The Cave (XBox360) Review
Great voice over and character in The Cave itself
Genuinely well written and funny
Not so much?
Co-Op could have been a little smoother and ditched the single screen
Short length and repetitive in places
The Cave was a game I was really looking forward too – based on the performance of games I’ve been looking forward to over the last year I was worried The Cave might also disappoint. No such problem here though as Double Fine prove once again just how valuable they are in the downloadable marketplace with a game that transcends that label.
The Cave was one of those games that grabbed my attention early. When Double Fine made the announcement that Ron Gilbert was in the house and working on a new IP with the DF team, I almost peed a little in excitement! Flash forward to September 2012 when I actually get my hands on the early version of the game, and I’m twice as excited for it as I was to start with.
The Cave sees its release this week and I have to say my expectations for the game have not diminished over time. Surely no game can live up to the expectations set in your own head? No, it can’t. But it can be something superb, nonetheless. The Cave is a gorgeously crafted traditional point and click adventure game secretly hidden inside a charming and accessible platform game. You take three adventures, from a possible mix of seven, down into the charming and well spoken Cave… oh did I not mention it yet? The Cave is actually sentient and will narrate the exploits of the adventurers as they go along their merry path through The Cave.
Picking the three you want to take down with you will ultimately determine the path and puzzles undertaken by your intrepid squad. Different characters, for example Time Traveler, Adventurer, Evil Twins, all offer up a different set of skills. These character’s unique skills (grappling hook, teleportation, hacking etc) mean that you can resolve puzzles in slightly different ways. This adds to the overall longevity of the game – which is a good thing as the first play through will most likely take you about 4 – 5 hours dependent on your skill level in solving the myriad of inventive puzzles.
The Cave has a wonderful aesthetic to i,t with something akin to an 8-bit classic of Gilbert’s glory days having had a wonderful hand-painted refresh. It makes the world seem simplistic but rich – simple yet complex… it really is a nice look, is what I’m striving for here and wholly unlike most other games. The sound design is great too. Well used vocal and sound clues not only enrich the game but – and this is key – also serve as pointers in some instances to puzzle solutions. Voice work is superb and often hilariously funny. The voice over by The Cave itself is wonderfully played, and offers up one of my favourite new characters…. which is weird as it’s actually a setting….but still.
The game utilizes some very smart puzzle and environmental logistics to manipulate the players. You will traverse similar and the same parts of The Cave over and over during your time with the game – so much so at times almost muscle memory clicks in and you disengage from the traversal and think more on the puzzle elements. This is a good thing, as these are puzzles the likes of which you probably haven’t seen since the earlier point and click titles. Strange combinations, minute nuances that, once they “click” in your head you’ll perform repeated forehead slaps with cries of “Seriously, why did I not see that?!”. These are smart puzzles – and I appreciate them greatly!
The Cave is not without its problems, though.
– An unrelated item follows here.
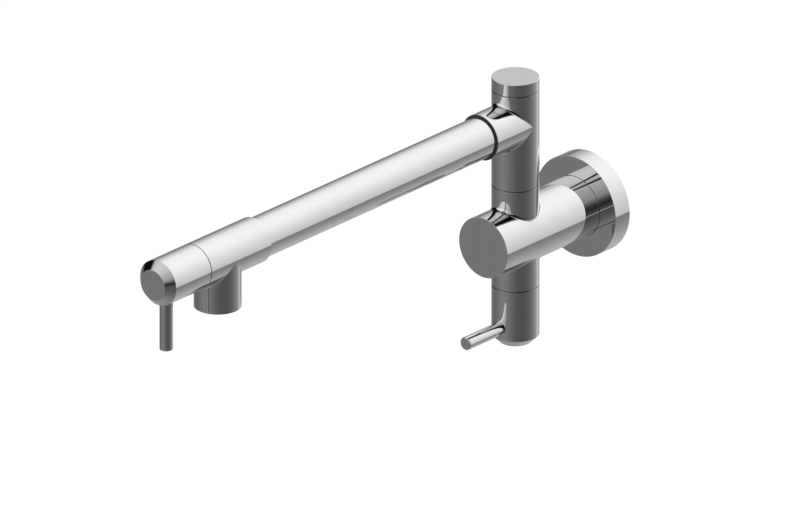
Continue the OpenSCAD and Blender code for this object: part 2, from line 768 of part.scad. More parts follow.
// Stem: two lugs, a plate, the shaft with its grooves, and the splined end
module valve_stem() {
    plate_r = chamber_r - running_fit;
    lug_top = plate_level + stem_plate_t / 2;
    difference() {
        union() {
            translate([0, 0, plate_level]) cylinder(r = plate_r, h = stem_plate_t);
            intersection() {
                cylinder(r = disc_r - ring_fit, h = lug_top);
                for (side = [0, 180]) rotate(side)
                    translate([disc_r - lug_t - ring_fit, -lug_w / 2, window_level - lug_bite])
                        cube([disc_r, lug_w, lug_top - window_level + lug_bite]);
            }
            translate([0, 0, plate_level]) cylinder(r = stem_r, h = stem_shoulder - plate_level);
            translate([0, 0, stem_shoulder - cut]) linear_extrude(height = spline_h + cut)
                spline_outline(spline_r, spline_tooth_h);
        }
        for (level = stem_ring_levels) translate([0, 0, level])
            shaft_groove(stem_bore_r - stem_ring_d - 2 * ring_fit, stem_r, stem_groove_w);
        translate([0, 0, hex_top + clip_t / 2 + ring_fit])
            shaft_groove(stem_r - clip_groove_h, stem_r, clip_t + 2 * ring_fit);
    }
}

module seat_seal() {
    flat_ring(seat_hole_d / 2, chamber_r - ring_fit, seat_seal_h);
}

module glide_ring() {
    translate([0, 0, glide_level])
        flat_ring(stem_r + ring_fit, chamber_r - ring_fit, glide_ring_t);
}

module stem_rings() {
    for (level = stem_ring_levels) translate([0, 0, level])
        seal_ring(stem_bore_r - ring_fit - stem_ring_d / 2, stem_ring_d);
}

module thread_ring() {
    translate([0, 0, seat_depth - mouth_h / 2])
        seal_ring(valve_thread_r + ring_fit + thread_ring_d / 2, thread_ring_d);
}

// Open clip in the stem's groove, above the hexagon
module stem_clip() {
    mouth_w = stem_r;
    translate([0, 0, hex_top + ring_fit]) difference() {
        flat_ring(stem_r - clip_groove_h + ring_fit, clip_d / 2, clip_t);
        translate([-mouth_w / 2, 0, -cut]) cube([mouth_w, clip_d, clip_t + 2 * cut]);
    }
}

// Handle with its chamfered end, the broached bore, the lever seat and a grub hole
module handle(grub_side) {
    difference() {
        rotate_extrude() polygon([
            [0, handle_start],
            [post_r, handle_start],
            [post_r, handle_end - handle_chamfer],
            [post_r - handle_chamfer, handle_end],
            [0, handle_end]
        ]);
        translate([0, 0, handle_start - cut])
            cylinder(d = handle_bore_d, h = stem_shoulder - handle_start + cut);
        translate([0, 0, stem_shoulder - cut]) linear_extrude(height = spline_h + cut + axial_play)
            spline_outline(spline_r + socket_fit, spline_tooth_h);
        translate([0, 0, lever_level]) rotate([90, 0, 0])
            translate([0, 0, lever_seat_r]) cylinder(r = lever_d / 2 + socket_fit, h = post_r);
        translate([0, 0, lever_level]) rotate([90, 0, 0])
            translate([0, 0, lever_seat_r - stud_h - axial_play])
                cylinder(r = stud_d / 2 + thread_fit, h = post_r);
        translate([0, 0, grub_level]) rotate([0, 90 * grub_side, 0])
            cylinder(r = grub_d / 2 + thread_fit, h = post_d);
    }
}

// Lever pin with rounded edges and a threaded stud
module lever() {
    translate([0, 0, lever_level]) rotate([90, 0, 0]) rotate_extrude() {
        translate([0, lever_seat_r - stud_h]) square([stud_d / 2, stud_h + cut]);
        translate([0, lever_seat_r])
            square([lever_d / 2, lever_reach - lever_edge_r - lever_seat_r]);
        translate([0, lever_seat_r])
            square([lever_d / 2 - lever_edge_r, lever_reach - lever_seat_r]);
        translate([lever_d / 2 - lever_edge_r, lever_reach - lever_edge_r])
            circle(r = lever_edge_r);
    }
}

// Grub screw that bears on the splines
module grub_screw(grub_side) {
    tip_r = spline_r + socket_fit;
    head_r = post_r - grub_inset;
    translate([0, 0, grub_level]) rotate([0, 90 * grub_side, 0]) difference() {
        translate([0, 0, tip_r]) cylinder(d = grub_d, h = head_r - tip_r);
        translate([0, 0, head_r - grub_key_h])
            cylinder(d = grub_key_af / cos(30), h = grub_key_h + cut, $fn = 6);
    }
}

module supply_valve_housing() { color(brass) at_supply() valve_housing(); }
module supply_thread_ring() { color(rubber) at_supply() thread_ring(); }
module supply_seat_seal() { color(rubber) at_supply() seat_seal(); }
module supply_fixed_disc() { color(ceramic) at_supply() translate([0, 0, disc_level]) fixed_disc(); }
module supply_moving_disc() { color(ceramic) at_supply() translate([0, 0, moving_level]) moving_disc(); }
module supply_valve_stem() { color(brass) at_supply() valve_stem(); }
module supply_glide_ring() { color(polymer) at_supply() glide_ring(); }
module supply_stem_rings() { color(rubber) at_supply() stem_rings(); }
module supply_stem_clip() { color(steel) at_supply() stem_clip(); }
module supply_handle() { color(chrome) at_supply() handle(1); }
module supply_lever() { color(chrome) at_supply() lever(); }
module supply_grub_screw() { color(steel) at_supply() grub_screw(1); }

module outlet_valve_housing() { color(brass) at_outlet() valve_housing(); }
module outlet_thread_ring() { color(rubber) at_outlet() thread_ring(); }
module outlet_seat_seal() { color(rubber) at_outlet() seat_seal(); }
module outlet_fixed_disc() { color(ceramic) at_outlet() translate([0, 0, disc_level]) fixed_disc(); }
module outlet_moving_disc() { color(ceramic) at_outlet() translate([0, 0, moving_level]) moving_disc(); }
module outlet_valve_stem() { color(brass) at_outlet() valve_stem(); }
module outlet_glide_ring() { color(polymer) at_outlet() glide_ring(); }
module outlet_stem_rings() { color(rubber) at_outlet() stem_rings(); }
module outlet_stem_clip() { color(steel) at_outlet() stem_clip(); }
module outlet_handle() { color(chrome) at_outlet() handle(-1); }
module outlet_lever() { color(chrome) at_outlet() lever(); }
module outlet_grub_screw() { color(steel) at_outlet() grub_screw(-1); }

wall_flange();
flange_gasket();
flange_grip_ring();
inlet_nipple();
inlet_washer();
valve_body();
swivel_spigot();
spigot_base_washer();
swivel_seal_rings();
swivel_wear_rings();
thrust_washer();
retaining_washer();
retaining_screw();
arm_tee();
top_cap();
top_cap_ring();
arm_tube();
tube_seal_rings();
outlet_body();
aerator_ring();
aerator_insert();
aerator_washer();
supply_valve_housing();
supply_thread_ring();
supply_seat_seal();
supply_fixed_disc();
supply_moving_disc();
supply_valve_stem();
supply_glide_ring();
supply_stem_rings();
supply_stem_clip();
supply_handle();
supply_lever();
supply_grub_screw();
outlet_valve_housing();
outlet_thread_ring();
outlet_seat_seal();
outlet_fixed_disc();
outlet_moving_disc();
outlet_valve_stem();
outlet_glide_ring();
outlet_stem_rings();
outlet_stem_clip();
outlet_handle();
outlet_lever();
outlet_grub_screw();
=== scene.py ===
# Wall-mounted pot filler in polished chrome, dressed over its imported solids
#
# The frame is the solids' own: the wall is the plane y = 0, the barrel's axis
# is z = 0, and the arm points along -Y. Sizes are written in millimetres and
# become metres where a mesh is made.

import json
import math

import bpy
import numpy as np
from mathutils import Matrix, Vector
from mathutils.kdtree import KDTree


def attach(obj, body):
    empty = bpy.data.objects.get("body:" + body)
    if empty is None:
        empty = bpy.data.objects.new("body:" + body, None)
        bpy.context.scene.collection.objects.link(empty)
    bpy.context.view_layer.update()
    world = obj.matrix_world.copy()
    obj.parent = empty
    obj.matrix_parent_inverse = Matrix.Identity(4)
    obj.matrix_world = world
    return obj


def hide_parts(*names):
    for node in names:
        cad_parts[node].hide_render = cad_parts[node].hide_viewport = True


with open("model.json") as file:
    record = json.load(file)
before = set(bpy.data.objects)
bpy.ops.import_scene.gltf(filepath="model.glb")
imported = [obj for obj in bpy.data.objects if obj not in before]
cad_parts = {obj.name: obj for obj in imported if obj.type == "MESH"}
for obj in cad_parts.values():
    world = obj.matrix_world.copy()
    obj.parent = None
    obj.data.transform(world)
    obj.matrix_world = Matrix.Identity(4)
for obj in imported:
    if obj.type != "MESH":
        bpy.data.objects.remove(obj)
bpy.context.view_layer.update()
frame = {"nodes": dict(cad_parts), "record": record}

MM = 0.001

# Sizes in millimetres. Places on the barrel count out from the wall, those on the
# post up from the barrel's axis, and those on the arm out from the post's axis.
BARREL_R = 20
BARREL_BACK = 1
BARREL_END = 100.8
POST_AT = 70.3
POST_R = 15
NECK_TOP = 33.8
NECK_FOOT = -33.5
TEE_FOOT = 34.3
TEE_TOP = 98
ARM_UP = 75.7
TUBE_R = 13.35
TUBE_BORE_R = 11.85
TUBE_START = 20.9
TUBE_END = 259.6
OUTLET_START = 247.6
OUTLET_END = 303.85
SPOUT_AT = 281.4
SPOUT_MOUTH = 33.4

# The collar and the outlet take the tube in a socket, with the seat of a black ring
# in its mouth. The collar's mouth and ring follow the photo, so they are a little
# shorter and wider than the solids.
SOCKET_R = 13.39
COLLAR_END = 33.4
COLLAR_SEAT_R = 14.9
OUTLET_SEAT_R = 14.65
RING_SEAT_DEEP = 1.6

# Places on a handle count along its axis, and those on its lever and its grub
# screw out from that axis.
HANDLE_START = 0.5
HANDLE_END = 38.85
HANDLE_CHAMFER = 5
LEVER_AT = 26.1
LEVER_R = 4.25
LEVER_SEAT = 9
LEVER_END = 47.3
LEVER_ROUND = 0.5
GRUB_AT = 15

# The water's way, the bore that takes the inlet's and the cartridges' threads, the
# wall gasket, and how far a cutting shape runs past the surface that it opens
WATER_R = 5.5
WATER_DROP = 4
THREAD_BORE_R = 10.53
GASKET_THICK = 1.8
PAST = 1

# Easing of edges, from soft to keen, and the fillet where two tubes cross
CRISP = 0.2
FINE = 0.12
KEEN = 0.05
BLEND_R = 2.1

# A length in millimetres and an angle in radians that count as nothing, and the
# widest step of an eased corner in degrees
TINY = 1e-6
TINY_ANGLE = 1e-5
ARC_STEP = 15

# Directions
OUT, UP, DOWN, LEFT = (0, -1, 0), (0, 0, 1), (0, 0, -1), (-1, 0, 0)


# Turning axes

def turning_axis(start, along, side):
    """Start point, direction, where a turn begins, and where it is a quarter on."""
    along, side = Vector(along), Vector(side)
    return Vector(start), along, side, along.cross(side)


BARREL_AXIS = turning_axis((0, 0, 0), OUT, UP)
PASSAGE_AXIS = turning_axis((0, 0, -WATER_DROP), OUT, UP)
POST_AXIS = turning_axis((0, -POST_AT, 0), UP, OUT)
ARM_AXIS = turning_axis((0, -POST_AT, ARM_UP), OUT, UP)
NECK_AXIS = turning_axis((0, -POST_AT, 0), DOWN, OUT)
SPOUT_AXIS = turning_axis((0, -POST_AT - SPOUT_AT, ARM_UP), DOWN, OUT)
SUPPLY_AXIS = turning_axis((0, -POST_AT, NECK_FOOT), DOWN, OUT)
OUTLET_AXIS = turning_axis((0, -POST_AT - OUTLET_END, ARM_UP), OUT, DOWN)


# Lathe work: every stroke of a turned outline, and the spots and normals of every
# fillet. A face is marked with its stroke's number, or as flat, or as a fillet's.

STROKES = []
BLENDS = []
FLAT, BLENDED = -1, -2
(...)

Longevity is one, as mentioned above – yet playing through with different sets of characters will garner some variation to the progression and thus might capture you a second time.. third time might be pushing it though. There were some super cryptic puzzles in places. Some might flinch at them, but you should never truly become stuck in The Cave. You might just hit the odd speed-bump! There are a small number of clipping, geometry and stuck puzzle bugs that crop up infrequently that possibly show maybe a lack of final polish to the game.
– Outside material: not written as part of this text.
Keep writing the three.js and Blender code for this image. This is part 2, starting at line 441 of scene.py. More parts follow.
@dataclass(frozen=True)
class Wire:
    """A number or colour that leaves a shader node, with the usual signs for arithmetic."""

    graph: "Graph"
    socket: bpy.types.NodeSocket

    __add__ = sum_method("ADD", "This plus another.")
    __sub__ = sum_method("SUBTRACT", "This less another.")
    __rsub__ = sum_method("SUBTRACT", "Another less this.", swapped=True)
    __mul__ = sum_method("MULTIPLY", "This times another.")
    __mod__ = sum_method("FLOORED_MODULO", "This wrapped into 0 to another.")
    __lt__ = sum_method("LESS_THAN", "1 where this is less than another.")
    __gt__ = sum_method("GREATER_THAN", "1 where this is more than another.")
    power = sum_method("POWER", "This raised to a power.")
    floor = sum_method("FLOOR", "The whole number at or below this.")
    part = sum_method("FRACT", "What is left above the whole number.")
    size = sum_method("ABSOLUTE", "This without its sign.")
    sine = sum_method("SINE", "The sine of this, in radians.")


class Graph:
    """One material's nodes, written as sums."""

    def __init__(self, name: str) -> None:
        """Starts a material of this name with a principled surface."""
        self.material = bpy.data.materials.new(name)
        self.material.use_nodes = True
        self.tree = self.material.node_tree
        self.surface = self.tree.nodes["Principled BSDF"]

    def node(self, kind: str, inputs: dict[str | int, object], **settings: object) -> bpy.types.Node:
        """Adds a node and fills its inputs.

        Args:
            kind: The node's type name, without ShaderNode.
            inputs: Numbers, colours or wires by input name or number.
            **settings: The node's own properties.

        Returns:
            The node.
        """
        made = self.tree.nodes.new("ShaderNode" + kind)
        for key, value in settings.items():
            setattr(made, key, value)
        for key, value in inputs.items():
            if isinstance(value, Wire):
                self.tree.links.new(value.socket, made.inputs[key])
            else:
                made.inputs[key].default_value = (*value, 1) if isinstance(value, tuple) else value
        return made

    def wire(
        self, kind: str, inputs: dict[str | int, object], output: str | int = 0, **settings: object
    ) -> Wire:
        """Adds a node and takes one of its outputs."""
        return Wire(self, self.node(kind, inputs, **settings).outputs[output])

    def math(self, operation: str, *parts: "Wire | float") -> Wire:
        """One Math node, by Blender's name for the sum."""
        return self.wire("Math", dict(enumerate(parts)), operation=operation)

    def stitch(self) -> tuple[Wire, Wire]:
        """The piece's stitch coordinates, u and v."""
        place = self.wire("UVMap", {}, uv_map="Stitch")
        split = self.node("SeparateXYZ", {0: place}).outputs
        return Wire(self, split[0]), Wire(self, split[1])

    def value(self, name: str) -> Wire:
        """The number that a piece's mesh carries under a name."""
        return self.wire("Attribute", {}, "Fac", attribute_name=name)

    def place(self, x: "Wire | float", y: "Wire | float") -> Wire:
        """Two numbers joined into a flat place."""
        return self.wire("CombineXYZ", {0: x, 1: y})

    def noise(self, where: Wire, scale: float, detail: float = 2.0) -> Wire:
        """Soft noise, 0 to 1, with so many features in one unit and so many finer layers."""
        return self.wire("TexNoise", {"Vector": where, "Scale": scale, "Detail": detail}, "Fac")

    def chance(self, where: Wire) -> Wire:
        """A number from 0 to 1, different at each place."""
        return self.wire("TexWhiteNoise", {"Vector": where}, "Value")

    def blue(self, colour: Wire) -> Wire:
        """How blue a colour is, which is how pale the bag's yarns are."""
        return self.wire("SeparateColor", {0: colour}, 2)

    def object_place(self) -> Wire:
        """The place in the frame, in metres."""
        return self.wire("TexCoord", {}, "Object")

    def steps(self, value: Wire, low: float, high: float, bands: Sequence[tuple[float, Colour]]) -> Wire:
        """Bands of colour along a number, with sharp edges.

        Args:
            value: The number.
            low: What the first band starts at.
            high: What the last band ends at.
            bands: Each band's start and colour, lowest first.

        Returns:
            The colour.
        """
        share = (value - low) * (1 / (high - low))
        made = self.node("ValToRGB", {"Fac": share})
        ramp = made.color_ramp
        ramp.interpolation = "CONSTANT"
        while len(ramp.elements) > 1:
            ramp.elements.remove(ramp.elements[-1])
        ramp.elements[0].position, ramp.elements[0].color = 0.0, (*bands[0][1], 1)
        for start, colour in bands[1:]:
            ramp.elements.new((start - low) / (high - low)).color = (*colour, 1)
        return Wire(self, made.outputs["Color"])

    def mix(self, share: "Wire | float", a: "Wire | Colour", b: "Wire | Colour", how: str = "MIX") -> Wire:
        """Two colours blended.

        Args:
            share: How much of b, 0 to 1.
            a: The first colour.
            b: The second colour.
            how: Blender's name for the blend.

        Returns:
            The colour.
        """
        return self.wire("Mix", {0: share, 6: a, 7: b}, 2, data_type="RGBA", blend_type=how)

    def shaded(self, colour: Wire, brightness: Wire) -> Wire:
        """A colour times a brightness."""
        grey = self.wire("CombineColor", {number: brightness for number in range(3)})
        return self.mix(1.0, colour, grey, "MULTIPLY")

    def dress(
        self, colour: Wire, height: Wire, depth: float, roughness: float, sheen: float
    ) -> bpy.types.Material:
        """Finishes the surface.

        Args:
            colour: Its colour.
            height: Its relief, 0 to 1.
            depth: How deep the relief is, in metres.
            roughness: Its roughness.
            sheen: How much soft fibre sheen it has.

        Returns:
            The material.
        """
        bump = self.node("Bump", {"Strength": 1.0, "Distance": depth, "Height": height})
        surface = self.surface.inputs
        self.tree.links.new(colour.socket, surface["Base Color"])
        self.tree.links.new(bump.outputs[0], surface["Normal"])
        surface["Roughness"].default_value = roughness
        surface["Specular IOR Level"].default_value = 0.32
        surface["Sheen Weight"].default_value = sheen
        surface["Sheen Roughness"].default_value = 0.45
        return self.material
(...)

The game features a fun co-op portion as well. Grab a friend and hand them the controller and sit on the sofa/couch/bed and puzzle things out together. As noted in the preview I did, the co-op here is more turn taking than truly co-operative play. This is due to the way the characters alternate, and sometimes the other player will be left twiddling their thumbs whilst you setup the solution to the current challenge. This is never truly disengaging though, as you will be discussing the solution to the problem. Just because player 2 is not moving a stick, doesn’t mean they’re not engaged in the playing of the game. Maybe this would have worked better using a LEGO Series style split screen for play but it achieves what it wants and at least gets the players interacting in new ways.
The Cave is also genuinely funny throughout. Sure some of the gags miss the mark, and at times you’ll be more concerned with the job in hand than the comedy BUT the game has been cleverly written and that’s such a nice change. It has the odd issue here and there. A few blemishes that knock numbers from it – but in terms of being an enjoyable gaming experience it’s one of the best games I’ve picked up in ages. This was a game I was really looking forward too – based on the performance of games I’ve been looking forward to over the last year I was worried The Cave might also disappoint. No such problem here though, as Double Fine prove once again just how valuable they are in the downloadable marketplace with a game that transcends that label. The Cave is smart, beautiful and funny on a level rarely seen in video games. There is a reason Ron Gilbert’s games are revered and quoted from.